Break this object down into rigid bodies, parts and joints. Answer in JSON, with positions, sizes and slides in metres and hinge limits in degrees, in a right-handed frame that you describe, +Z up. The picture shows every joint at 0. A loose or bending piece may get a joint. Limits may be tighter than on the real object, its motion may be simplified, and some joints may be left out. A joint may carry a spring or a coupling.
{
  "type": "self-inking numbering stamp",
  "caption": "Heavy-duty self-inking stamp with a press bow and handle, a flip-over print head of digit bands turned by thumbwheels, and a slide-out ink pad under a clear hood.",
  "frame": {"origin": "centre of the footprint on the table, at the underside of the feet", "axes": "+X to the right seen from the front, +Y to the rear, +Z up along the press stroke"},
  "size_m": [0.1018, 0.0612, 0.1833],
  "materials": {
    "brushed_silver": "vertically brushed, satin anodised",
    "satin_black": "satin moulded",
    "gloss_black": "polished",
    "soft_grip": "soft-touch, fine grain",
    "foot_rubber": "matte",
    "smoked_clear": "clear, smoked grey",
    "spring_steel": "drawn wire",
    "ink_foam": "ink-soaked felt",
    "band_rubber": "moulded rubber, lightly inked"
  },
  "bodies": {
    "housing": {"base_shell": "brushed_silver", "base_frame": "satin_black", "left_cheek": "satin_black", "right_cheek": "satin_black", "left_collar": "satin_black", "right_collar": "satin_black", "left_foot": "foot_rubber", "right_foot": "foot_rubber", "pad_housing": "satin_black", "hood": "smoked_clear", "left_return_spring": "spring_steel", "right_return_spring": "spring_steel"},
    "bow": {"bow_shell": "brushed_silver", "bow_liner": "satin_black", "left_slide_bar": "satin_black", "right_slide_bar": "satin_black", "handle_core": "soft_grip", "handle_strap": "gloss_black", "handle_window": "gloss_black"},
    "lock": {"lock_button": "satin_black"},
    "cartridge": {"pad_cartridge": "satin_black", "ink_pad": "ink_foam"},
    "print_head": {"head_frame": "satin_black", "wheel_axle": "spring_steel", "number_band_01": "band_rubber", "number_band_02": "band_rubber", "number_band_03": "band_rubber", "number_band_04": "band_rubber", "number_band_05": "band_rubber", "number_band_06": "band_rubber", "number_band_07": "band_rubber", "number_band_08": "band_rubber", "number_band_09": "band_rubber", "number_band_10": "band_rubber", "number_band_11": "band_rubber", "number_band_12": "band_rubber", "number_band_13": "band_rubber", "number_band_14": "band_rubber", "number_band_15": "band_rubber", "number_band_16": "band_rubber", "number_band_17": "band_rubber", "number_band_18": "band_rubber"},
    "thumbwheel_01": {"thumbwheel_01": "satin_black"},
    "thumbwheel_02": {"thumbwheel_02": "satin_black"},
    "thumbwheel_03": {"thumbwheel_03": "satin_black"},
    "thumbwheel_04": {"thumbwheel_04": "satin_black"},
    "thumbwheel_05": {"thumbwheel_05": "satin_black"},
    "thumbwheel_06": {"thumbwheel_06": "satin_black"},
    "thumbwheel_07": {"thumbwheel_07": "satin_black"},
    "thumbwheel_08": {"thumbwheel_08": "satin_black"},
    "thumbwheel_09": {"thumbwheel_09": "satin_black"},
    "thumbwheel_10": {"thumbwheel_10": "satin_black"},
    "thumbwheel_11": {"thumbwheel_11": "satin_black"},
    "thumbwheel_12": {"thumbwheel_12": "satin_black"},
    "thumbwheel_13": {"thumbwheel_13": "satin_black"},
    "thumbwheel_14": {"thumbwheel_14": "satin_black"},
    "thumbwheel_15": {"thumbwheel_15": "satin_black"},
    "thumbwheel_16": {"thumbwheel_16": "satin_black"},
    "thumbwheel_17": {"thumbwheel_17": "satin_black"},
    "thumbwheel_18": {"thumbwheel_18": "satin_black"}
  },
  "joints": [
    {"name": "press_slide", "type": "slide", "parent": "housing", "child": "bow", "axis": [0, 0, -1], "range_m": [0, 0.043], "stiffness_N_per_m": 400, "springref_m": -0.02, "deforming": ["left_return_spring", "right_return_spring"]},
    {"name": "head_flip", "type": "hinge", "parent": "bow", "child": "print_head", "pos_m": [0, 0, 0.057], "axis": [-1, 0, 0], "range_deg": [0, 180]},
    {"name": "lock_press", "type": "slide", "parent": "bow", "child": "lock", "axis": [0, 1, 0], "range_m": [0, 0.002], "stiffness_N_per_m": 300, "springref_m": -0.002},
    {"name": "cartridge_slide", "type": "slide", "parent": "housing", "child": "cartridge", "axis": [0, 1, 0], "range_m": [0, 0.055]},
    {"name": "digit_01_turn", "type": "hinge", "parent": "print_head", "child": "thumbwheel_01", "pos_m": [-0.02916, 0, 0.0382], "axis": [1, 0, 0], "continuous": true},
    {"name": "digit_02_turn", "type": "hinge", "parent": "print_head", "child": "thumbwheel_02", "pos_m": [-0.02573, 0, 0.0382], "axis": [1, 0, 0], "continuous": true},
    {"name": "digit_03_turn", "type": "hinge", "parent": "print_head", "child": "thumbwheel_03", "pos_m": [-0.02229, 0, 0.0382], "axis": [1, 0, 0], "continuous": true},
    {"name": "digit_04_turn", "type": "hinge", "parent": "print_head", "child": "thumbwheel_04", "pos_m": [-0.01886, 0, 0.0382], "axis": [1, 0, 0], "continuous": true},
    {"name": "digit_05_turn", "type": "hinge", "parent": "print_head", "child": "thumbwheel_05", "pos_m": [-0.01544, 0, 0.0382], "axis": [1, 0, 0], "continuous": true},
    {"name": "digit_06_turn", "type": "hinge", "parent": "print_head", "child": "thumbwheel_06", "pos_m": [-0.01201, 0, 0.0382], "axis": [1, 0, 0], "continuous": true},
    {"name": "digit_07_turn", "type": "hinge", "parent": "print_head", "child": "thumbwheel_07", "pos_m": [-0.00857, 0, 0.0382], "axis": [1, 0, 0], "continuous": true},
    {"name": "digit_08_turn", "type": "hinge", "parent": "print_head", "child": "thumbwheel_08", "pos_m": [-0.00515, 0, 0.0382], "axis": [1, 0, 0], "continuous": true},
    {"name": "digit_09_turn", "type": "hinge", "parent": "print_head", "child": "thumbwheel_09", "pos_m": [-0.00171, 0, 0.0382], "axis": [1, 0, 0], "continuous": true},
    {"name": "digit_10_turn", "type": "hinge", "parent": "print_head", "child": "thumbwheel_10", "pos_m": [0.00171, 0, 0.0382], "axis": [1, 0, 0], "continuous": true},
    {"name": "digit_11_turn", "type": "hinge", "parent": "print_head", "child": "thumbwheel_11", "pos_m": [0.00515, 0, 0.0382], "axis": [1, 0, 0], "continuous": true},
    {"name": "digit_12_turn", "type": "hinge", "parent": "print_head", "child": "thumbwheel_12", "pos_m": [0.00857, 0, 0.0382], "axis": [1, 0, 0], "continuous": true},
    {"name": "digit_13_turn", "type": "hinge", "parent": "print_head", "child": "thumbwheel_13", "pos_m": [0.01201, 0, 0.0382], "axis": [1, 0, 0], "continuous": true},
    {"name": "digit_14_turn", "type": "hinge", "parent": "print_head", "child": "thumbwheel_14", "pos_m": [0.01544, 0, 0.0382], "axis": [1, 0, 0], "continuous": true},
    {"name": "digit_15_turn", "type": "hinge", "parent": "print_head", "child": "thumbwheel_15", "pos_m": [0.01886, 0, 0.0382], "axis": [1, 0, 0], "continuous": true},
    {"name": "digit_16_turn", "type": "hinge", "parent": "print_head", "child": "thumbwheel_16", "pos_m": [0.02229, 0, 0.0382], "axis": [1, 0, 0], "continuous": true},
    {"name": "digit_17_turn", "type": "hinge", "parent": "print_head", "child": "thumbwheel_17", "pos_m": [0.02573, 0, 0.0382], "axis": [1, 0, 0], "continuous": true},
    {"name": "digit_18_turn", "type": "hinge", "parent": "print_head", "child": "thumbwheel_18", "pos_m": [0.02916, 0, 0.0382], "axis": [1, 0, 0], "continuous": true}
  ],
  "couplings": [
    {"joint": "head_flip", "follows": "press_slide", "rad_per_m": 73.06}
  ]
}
**********
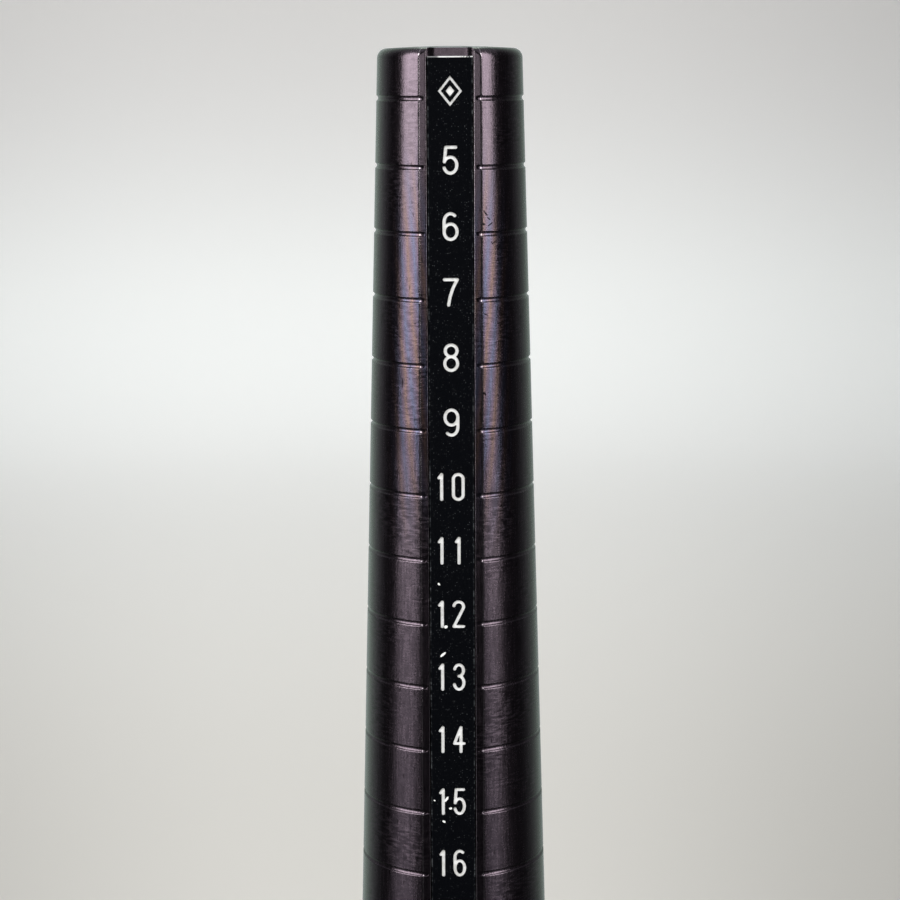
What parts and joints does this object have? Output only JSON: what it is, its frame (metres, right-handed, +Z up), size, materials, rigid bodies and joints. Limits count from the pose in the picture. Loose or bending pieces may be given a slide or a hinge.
**********
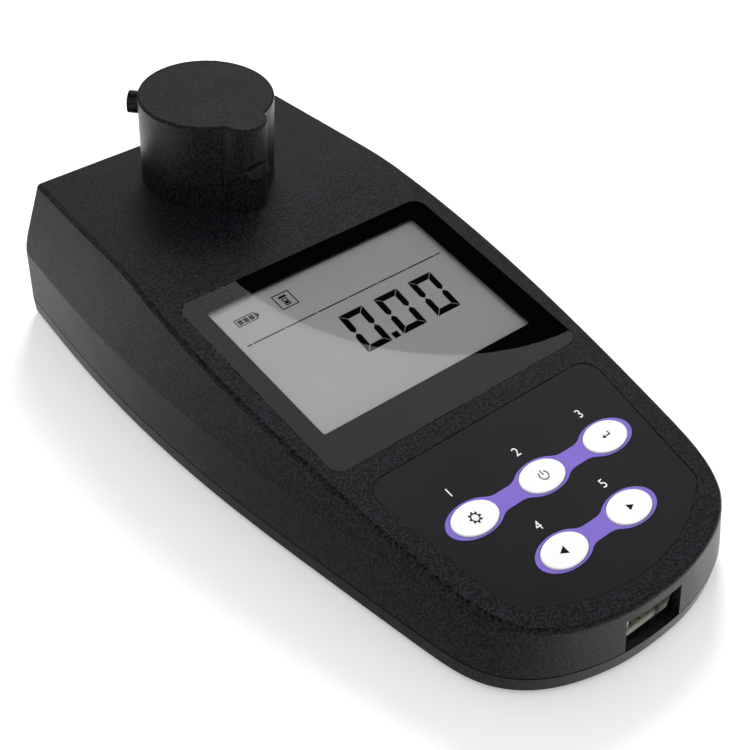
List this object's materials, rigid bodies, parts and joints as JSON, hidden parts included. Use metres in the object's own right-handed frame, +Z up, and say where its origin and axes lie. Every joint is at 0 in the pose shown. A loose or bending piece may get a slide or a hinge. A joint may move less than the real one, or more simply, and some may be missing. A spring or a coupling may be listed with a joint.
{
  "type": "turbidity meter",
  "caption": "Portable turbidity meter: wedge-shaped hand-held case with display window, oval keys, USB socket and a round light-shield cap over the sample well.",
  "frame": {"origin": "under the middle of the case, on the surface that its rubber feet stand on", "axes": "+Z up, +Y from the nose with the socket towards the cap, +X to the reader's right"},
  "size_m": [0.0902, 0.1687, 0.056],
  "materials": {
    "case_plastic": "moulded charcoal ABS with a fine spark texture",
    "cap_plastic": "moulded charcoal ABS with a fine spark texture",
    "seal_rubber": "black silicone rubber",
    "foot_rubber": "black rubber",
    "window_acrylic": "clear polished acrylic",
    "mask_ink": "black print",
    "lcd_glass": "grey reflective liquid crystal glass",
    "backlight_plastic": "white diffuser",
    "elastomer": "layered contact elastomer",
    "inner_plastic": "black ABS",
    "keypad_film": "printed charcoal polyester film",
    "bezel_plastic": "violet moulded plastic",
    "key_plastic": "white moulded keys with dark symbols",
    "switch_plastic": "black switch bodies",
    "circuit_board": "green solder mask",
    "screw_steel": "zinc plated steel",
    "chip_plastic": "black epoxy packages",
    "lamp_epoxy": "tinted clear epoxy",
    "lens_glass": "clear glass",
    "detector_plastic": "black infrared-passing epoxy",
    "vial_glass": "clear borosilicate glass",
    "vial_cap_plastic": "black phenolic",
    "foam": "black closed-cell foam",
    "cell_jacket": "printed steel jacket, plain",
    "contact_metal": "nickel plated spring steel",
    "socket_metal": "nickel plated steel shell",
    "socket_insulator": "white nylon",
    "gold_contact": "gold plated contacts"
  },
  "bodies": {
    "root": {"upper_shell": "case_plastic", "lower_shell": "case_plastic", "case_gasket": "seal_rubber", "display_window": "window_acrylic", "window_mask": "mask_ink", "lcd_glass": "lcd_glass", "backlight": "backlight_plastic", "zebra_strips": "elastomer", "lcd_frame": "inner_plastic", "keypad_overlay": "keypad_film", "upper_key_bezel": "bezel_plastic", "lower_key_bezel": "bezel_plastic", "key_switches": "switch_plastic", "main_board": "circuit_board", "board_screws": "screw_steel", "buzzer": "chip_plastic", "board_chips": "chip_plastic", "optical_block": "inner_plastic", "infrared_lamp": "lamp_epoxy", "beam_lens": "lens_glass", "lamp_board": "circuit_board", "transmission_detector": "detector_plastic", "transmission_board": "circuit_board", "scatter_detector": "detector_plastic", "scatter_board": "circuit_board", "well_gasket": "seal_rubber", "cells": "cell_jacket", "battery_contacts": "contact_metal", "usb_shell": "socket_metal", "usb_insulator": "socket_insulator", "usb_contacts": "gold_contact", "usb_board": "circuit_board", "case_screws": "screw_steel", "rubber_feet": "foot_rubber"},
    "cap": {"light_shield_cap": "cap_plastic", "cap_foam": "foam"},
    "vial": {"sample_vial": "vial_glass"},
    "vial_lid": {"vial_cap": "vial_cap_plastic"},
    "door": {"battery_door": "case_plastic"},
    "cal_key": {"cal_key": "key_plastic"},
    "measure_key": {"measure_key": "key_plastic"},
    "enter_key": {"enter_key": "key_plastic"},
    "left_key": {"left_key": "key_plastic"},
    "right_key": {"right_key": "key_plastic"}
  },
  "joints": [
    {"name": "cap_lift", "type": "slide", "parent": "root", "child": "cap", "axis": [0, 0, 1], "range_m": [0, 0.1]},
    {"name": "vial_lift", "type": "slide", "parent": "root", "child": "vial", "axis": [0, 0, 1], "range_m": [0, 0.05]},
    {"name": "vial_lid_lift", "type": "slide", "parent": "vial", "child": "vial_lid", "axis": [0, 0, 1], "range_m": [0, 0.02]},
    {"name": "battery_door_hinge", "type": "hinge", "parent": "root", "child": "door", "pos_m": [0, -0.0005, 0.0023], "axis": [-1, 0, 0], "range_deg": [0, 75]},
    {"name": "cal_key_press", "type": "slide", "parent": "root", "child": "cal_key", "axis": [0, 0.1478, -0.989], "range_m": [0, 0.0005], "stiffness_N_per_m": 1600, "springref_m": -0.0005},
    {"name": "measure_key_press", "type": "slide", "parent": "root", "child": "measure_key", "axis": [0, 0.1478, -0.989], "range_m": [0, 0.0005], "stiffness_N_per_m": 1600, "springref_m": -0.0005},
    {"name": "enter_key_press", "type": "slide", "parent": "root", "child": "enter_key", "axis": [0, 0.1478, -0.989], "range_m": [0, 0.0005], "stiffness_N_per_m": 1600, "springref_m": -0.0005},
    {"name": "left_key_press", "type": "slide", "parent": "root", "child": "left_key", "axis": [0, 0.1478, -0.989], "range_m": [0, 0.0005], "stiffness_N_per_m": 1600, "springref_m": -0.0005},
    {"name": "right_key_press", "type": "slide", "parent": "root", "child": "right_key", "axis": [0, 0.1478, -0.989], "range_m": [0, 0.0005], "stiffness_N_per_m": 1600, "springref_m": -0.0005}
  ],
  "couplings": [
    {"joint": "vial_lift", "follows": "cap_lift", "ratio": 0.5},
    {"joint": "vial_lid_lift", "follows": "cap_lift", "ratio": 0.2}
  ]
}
**********
What you will do:
Scan the material for lines with the word "pose", and copy each line you find.

Solved exercise:
What parts and joints does this object have? Output only JSON: what it is, its frame (metres, right-handed, +Z up), size, materials, rigid bodies and joints. Limits count from the pose in the picture. Loose or bending pieces may be given a slide or a hinge.
List this object's materials, rigid bodies, parts and joints as JSON, hidden parts included. Use metres in the object's own right-handed frame, +Z up, and say where its origin and axes lie. Every joint is at 0 in the pose shown. A loose or bending piece may get a slide or a hinge. A joint may move less than the real one, or more simply, and some may be missing. A spring or a coupling may be listed with a joint.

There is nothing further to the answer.